- Date opened: 28 October 2025
- Location: Puthur, Thrissur, Thrissur City
- Land area: 336 acres
- Memberships: CZA
- Major exhibits: Wildlife
- Website: www.museumandzoo.kerala.gov.inwww.tzp-cds.com

= Thrissur Zoological Park Puthur =

Zoo in Thrissur, Kerala, India

Thrissur Zoological Park Wildlife Conservation & Research Centre, commonly known as Thrissur Zoological Park, is a zoological park situated at Puthur, near Ollur in the city of Thrissur of the South Indian state of Kerala. It is India's first designer zoo and is also touted as one of the largest zoos in Asia. It is the first zoo in the state which is developed and managed by the Kerala Forest and Wildlife Department. The zoological park is set up as a replacement for Thrissur Zoo at a cost of Rs 300 crore on 350 acres of land by recreating the natural habitat of animals and birds. As of September 2026, the relocation of animals and the setup of all exhibits are being completed in a phased manner.

==History==
The 13-acre Thrissur Zoo plot in the heart of the City of Thrissur where the zoo is currently located has been found unsuitable. Space constraints are affecting animals. Due to unavailability of Revenue Land, the zoo is being relocated to a 336-acre forest land in Puthur. Thereby, the management of the Zoo will be handed over to Department of Forests and Wildlife (Kerala) and it will not attract the stringent provisions of the Forest Conservation Act, 1980. The zoological park was announced for Thrissur in 2000 by the then Kerala Forest Minister K. Sudhakaran. The project is being set up in the 150 acres of forest land near Puthur. The zoological park is designed by Jon Coe, a leading international zoo designer from Australia. The zoo is being constructed up on 336 acres at Puthur at the estimated cost of Rs 130 crore.

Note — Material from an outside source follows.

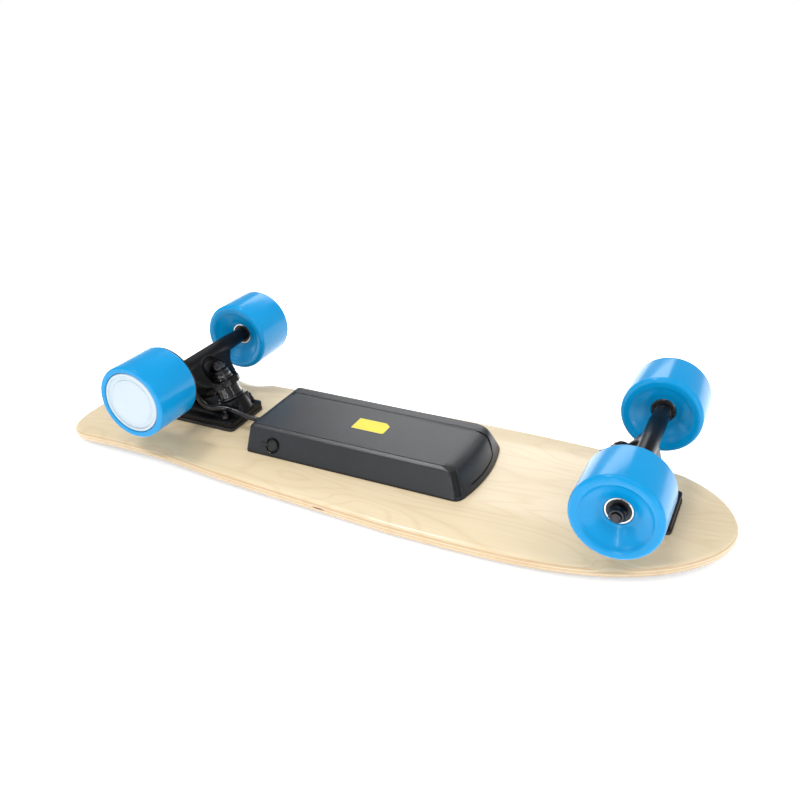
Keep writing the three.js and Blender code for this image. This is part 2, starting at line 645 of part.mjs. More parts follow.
function boxLoft(inset) {
  const widthAt = (z) => BOX_HALF_WIDTH - (BOX_HALF_WIDTH - SHOULDER_HALF_WIDTH) * (z / SHOULDER_HEIGHT);
  const start = inset > 0 ? LID_START - 1 : LID_START;
  const ring = (width, tail, nose, z, bulge) => (
    { shape: boxOutline(width, tail, nose, inset, bulge), z });
  return lofted([
    ring(widthAt(start), BOX_TAIL_X, BOX_NOSE_X, start, BOX_BULGE),
    ring(SHOULDER_HALF_WIDTH, BOX_TAIL_X + 1.6, SHOULDER_NOSE_X, SHOULDER_HEIGHT - inset * 0.8, 4),
    ring(SHOULDER_HALF_WIDTH - 1, BOX_TAIL_X + 2, SHOULDER_NOSE_X - 3, SHOULDER_HEIGHT + 2 - inset, 3),
    ring(PANEL_HALF_WIDTH, BOX_TAIL_X + 3.4, PANEL_NOSE_X, BOX_HEIGHT - inset, 3),
  ]);
}

// Directions on the sloping side walls: out of the wall, and up along it.
const WALL_SLOPE = Math.atan2(BOX_HALF_WIDTH - SHOULDER_HALF_WIDTH, SHOULDER_HEIGHT);
const PORT = { x: -84.6, height: 10, radius: 7.4, side: -1 };
const BUTTON = { x: -84.6, height: 10, radius: 6.4, side: 1 };

// A group whose +Y points out of the side wall, with its origin on the wall's surface.
function wallFrame({ x, height, side }) {
  const group = new THREE.Group();
  const y = side * (BOX_HALF_WIDTH - height * Math.tan(WALL_SLOPE));
  group.position.set(x, y, height);
  group.rotation.x = side > 0 ? WALL_SLOPE : Math.PI - WALL_SLOPE;
  group.updateMatrix();
  return group;
}

function wallHole(feature) {
  const hole = rod(feature.radius + GAP, -12, 12, 24);
  return hole.applyMatrix4(wallFrame(feature).matrix);
}

function enclosure(model) {
  const shell = cut(boxLoft(0), boxLoft(BOX_WALL));
  const cableHole = rod(4.8, -20, 20, 16).rotateZ(Math.PI / 2).translate(BOX_TAIL_X, -12, 11);
  const lid = cut(shell, wallHole(PORT), wallHole(BUTTON), cableHole);
  place(model, 'enclosure_lid', lid, FINISH.boxPlastic());
  const ring = boxOutline(BOX_HALF_WIDTH, BOX_TAIL_X, BOX_NOSE_X);
  ring.holes.push(boxOutline(BOX_HALF_WIDTH, BOX_TAIL_X, BOX_NOSE_X, 7));
  place(model, 'enclosure_gasket', extruded(ring, 0.1, GASKET_THICKNESS), FINISH.rubber());
  const grommet = turned([
    [CABLE_RADIUS + 0.4, -3], [6, -3], [6, -0.3], [4.5, -0.2], [4.5, 5], [CABLE_RADIUS + 0.4, 5],
    [CABLE_RADIUS + 0.4, -3],
  ], 16).rotateZ(-Math.PI / 2);
  place(model, 'cable_grommet', grommet, FINISH.rubber(), BOX_TAIL_X, -12, 11);
  place(model, 'label', labelPlate(), FINISH.label());
}

function labelPlate() {
  const shape = new THREE.Shape();
  const [x0, x1, y0, y1] = [-22.8, 12.6, -11, 11];
  shape.moveTo(x0, y0);
  shape.lineTo(x1 - 1.5, y0);
  shape.lineTo(x1, y0 + 1.5);
  shape.lineTo(x1, y1 - 5);
  shape.lineTo(x1 - 6, y1);
  shape.lineTo(x0, y1);
  shape.lineTo(x0, y0);
  return extruded(shape, BOX_HEIGHT + 0.05, BOX_HEIGHT + 0.3);
}

function battery(model) {
  const cells = 7;
  const [radius, pitch, z] = [9.2, 18.5, 10.4];
  const start = -78;
  const rows = [];
  for (let i = 0; i < cells; i += 1) {
    rows.push(rod(radius, -33, 33, 14).translate(start + i * pitch, 0, z));
  }
  const wrap = new THREE.BoxGeometry((cells - 1) * pitch, 65, radius * 1.3);
  wrap.translate(start + ((cells - 1) * pitch) / 2, 0, z);
  place(model, 'battery_pack', joined(wrap, ...rows), FINISH.cells());
}

function controller(model) {
  const block = (x0, x1, y0, y1, z0, z1) => new THREE.BoxGeometry(x1 - x0, y1 - y0, z1 - z0)
    .translate((x0 + x1) / 2, (y0 + y1) / 2, (z0 + z1) / 2);
  const fins = [];
  for (let i = 0; i < 5; i += 1) fins.push(block(51, 79, -20 + i * 9, -17 + i * 9, 6, 16.8));
  const parts = [block(46, 86, -32, 32, 3, 4.6), block(50, 80, -22, 22, 4, 7), ...fins];
  const capacitor = upright(rod(4.4, 4, 17.6, 12)).translate(66, -26.9, 0);
  place(model, 'controller_board', joined(...parts, capacitor), FINISH.board());
}

function chargePort(model) {
  const frame = wallFrame(PORT);
  model.add(frame);
  const r = PORT.radius;
  const socket = turned([
    [0, -9.6], [6.6, -9.6], [6.6, -2.8], [r, -2.8], [r, -0.6], [5.2, -0.6], [5.2, -8.6], [0, -8.6],
  ], 16);
  place(frame, 'charge_socket', socket, FINISH.plasticBlack());
  const disc = turned([
    [0, -2], [4.7, -2], [4.7, -0.3], [6.8, -0.3], [6.8, 0.9], [6, 1.6], [0, 1.6],
  ], 20);
  const strap = new THREE.BoxGeometry(7.5, 1.2, 3.6).translate(-9.1, 1, 0);
  place(frame, 'charge_cap', joined(disc, strap), FINISH.rubber());
}

function powerButton(model) {
  const frame = wallFrame(BUTTON);
  model.add(frame);
  const button = turned([
    [0, -5], [4, -5], [4, -2.6], [BUTTON.radius, -2.6], [BUTTON.radius, 0.6], [5.4, 1.2], [0, 1.2],
  ], 20);
  place(frame, 'power_button', button, FINISH.plasticBlack());
}

// ---------------------------------------------------------------- assembly

const board = new THREE.Group();
deck(board);
gripSheet(board);
mountingBolts(board);

const frontHanger = hanger(-HANGER_END_Y, HANGER_END_Y);
truck(board, 'front', FRONT_X, Math.PI, frontHanger.body, frontHanger.tools);
const rearHanger = hanger(MOTOR_HANGER_Y, HANGER_END_Y);
truck(board, 'rear', REAR_X, 0, rearHanger.body, rearHanger.tools);

place(board, 'front_axle', rod(AXLE_RADIUS, -AXLE_HALF_LENGTH, AXLE_HALF_LENGTH, 12), FINISH.steel(),
  FRONT_X, 0, AXLE_HEIGHT);
place(board, 'rear_axle', rod(AXLE_RADIUS, -20, AXLE_HALF_LENGTH, 12), FINISH.steel(),
  REAR_X, 0, AXLE_HEIGHT);

for (const [name, x, side] of [['front_left', FRONT_X, -1], ['front_right', FRONT_X, 1],
  ['rear_right', REAR_X, 1]]) {
  plainWheel(board, name, x, side);
  axleNut(board, `${name}_axle_nut`, x, side);
}
motorWheel(board);
motorCable(board);

enclosure(board);
battery(board);
controller(board);
chargePort(board);
powerButton(board);

board.updateMatrixWorld(true);
const lowest = new THREE.Box3().setFromObject(board, true).min.z;
board.position.z = -lowest;
board.updateMatrixWorld(true);

export default board;
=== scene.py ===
import json
import math

import bmesh
import bpy
import numpy as np
from mathutils import Matrix, Vector


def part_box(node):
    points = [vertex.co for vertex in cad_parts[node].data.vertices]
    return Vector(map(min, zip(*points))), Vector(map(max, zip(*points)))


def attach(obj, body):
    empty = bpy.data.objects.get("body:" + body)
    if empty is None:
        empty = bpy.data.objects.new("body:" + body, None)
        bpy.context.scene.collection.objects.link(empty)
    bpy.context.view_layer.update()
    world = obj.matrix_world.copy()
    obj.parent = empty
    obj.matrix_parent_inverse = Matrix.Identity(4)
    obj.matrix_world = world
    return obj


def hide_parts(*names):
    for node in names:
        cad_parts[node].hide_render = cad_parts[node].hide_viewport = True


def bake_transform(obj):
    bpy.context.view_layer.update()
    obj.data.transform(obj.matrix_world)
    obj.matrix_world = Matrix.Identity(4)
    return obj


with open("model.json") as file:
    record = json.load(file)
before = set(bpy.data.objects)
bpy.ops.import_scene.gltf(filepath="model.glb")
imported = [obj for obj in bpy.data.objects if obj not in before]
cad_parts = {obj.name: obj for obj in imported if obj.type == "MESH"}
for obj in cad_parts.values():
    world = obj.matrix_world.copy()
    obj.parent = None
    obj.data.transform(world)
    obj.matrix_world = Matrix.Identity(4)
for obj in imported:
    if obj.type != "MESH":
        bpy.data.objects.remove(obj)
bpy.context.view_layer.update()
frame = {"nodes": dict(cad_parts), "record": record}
scene = bpy.context.scene
BODY_OF = {n: b for b, ns in frame["record"]["behaviour"]["bodies"].items() for n in ns}
SLOT_OF = {s["node"]: s["material_slot"] for s in frame["record"]["subparts"]}

# ------------------------------------------------------------------ places, in millimetres

MM = 0.001
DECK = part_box("enclosure_gasket")[0].z / MM - 0.1  # the deck's underside
FRONT_X = sum(c.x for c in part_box("front_axle")) / 2 / MM
REAR_X = sum(c.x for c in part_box("rear_axle")) / 2 / MM
AXLE_Z = sum(c.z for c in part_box("front_axle")) / 2 / MM
NOSE_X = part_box("deck")[1].x / MM
TAIL_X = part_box("deck")[0].x / MM
KINGPIN_LEAN = math.radians(24)
SEAT = Vector((32.6, 0, 22.6))
KINGPIN = Vector((-math.sin(KINGPIN_LEAN), 0, math.cos(KINGPIN_LEAN)))
YOKE_MIDDLE, YOKE_HALF = 15.6, 4.0
YOKE_RISE = 2.4  # how far up the kingpin the board-side bushing stands in the yoke
YOKE = SEAT + KINGPIN * YOKE_MIDDLE
PIVOT = Vector((-16, 0, 17))
AXLE_HEIGHT = 58.9
WHEEL_Y, WHEEL_WIDTH, WHEEL_RADIUS = 83.7, 50.0, 35.0
MOTOR_Y, MOTOR_WIDTH = -77.9, 53.0
BOX_HALF_WIDTH, BOX_TAIL, BOX_NOSE = 52.0, -112.7, 112.3
DECK_THICKNESS = 9.4
PLIES = 7

# ------------------------------------------------------------------ camera, lights, floor

CAMERA_AT = Vector((0.33432, -0.62769, 0.41701 + DECK * MM))
HEADING, TILT, ROLL = math.radians(26.2), math.radians(27.19), math.radians(-1.341)
LENS = 39.25


def add_camera():
    data = bpy.data.cameras.new("camera")
    data.lens, data.sensor_width = LENS, 36
    data.clip_start, data.clip_end = 0.01, 50
    camera = bpy.data.objects.new("camera", data)
    scene.collection.objects.link(camera)
    ahead = Vector((-math.sin(HEADING) * math.cos(TILT), math.cos(HEADING) * math.cos(TILT), -math.sin(TILT)))
    level = Vector((math.cos(HEADING), math.sin(HEADING), 0))
    above = level.cross(ahead)
    right = level * math.cos(ROLL) + above * math.sin(ROLL)
    up = above * math.cos(ROLL) - level * math.sin(ROLL)
    turn = Matrix((right, up, -ahead)).transposed().to_4x4()
    camera.matrix_world = Matrix.Translation(CAMERA_AT) @ turn
    scene.camera = camera


def add_light(name, at, aim, size, power, tint=(1, 1, 1)):
    data = bpy.data.lights.new(name, "AREA")
    data.shape = "RECTANGLE"
    data.size, data.size_y = size
    data.energy, data.color = power, tint
    light = bpy.data.objects.new(name, data)
    scene.collection.objects.link(light)
    direction = Vector(aim) - Vector(at)
    light.matrix_world = Matrix.Translation(at) @ direction.to_track_quat("-Z", "Y").to_matrix().to_4x4()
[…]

The zoological park is being constructed in three phases. The Government of Kerala has released Rs 5 crore for the first phase of the zoological park in 2013 and would cost Rs 150 crores when it is completed. The funds will be also provided by the Central Government. In the first stage, ticket counter, construction of wall, sideways, canteen and enclosures to house animals were constructed. The enclosures will be in 10 acres. Shifting of animals from Thrissur Zoo was started after the enclosures were done. In the second phase, staff quarters and other facilities will be constructed. The total construction costs of the zoo may cost between Rs 300 to Rs 350 crores.

==Facilities==
The main attraction of the new zoo is the special enclosures to exhibit wildlife in their natural habitat. Around 23 such places have been set up in Thrissur Zoological Park. Three of these are vast special habitats for different species of birds. It also has a veterinary hospital complex and feeding centers for animals. As of September 2026, the relocation of animals and the setup of all exhibits are being completed in a phased manner.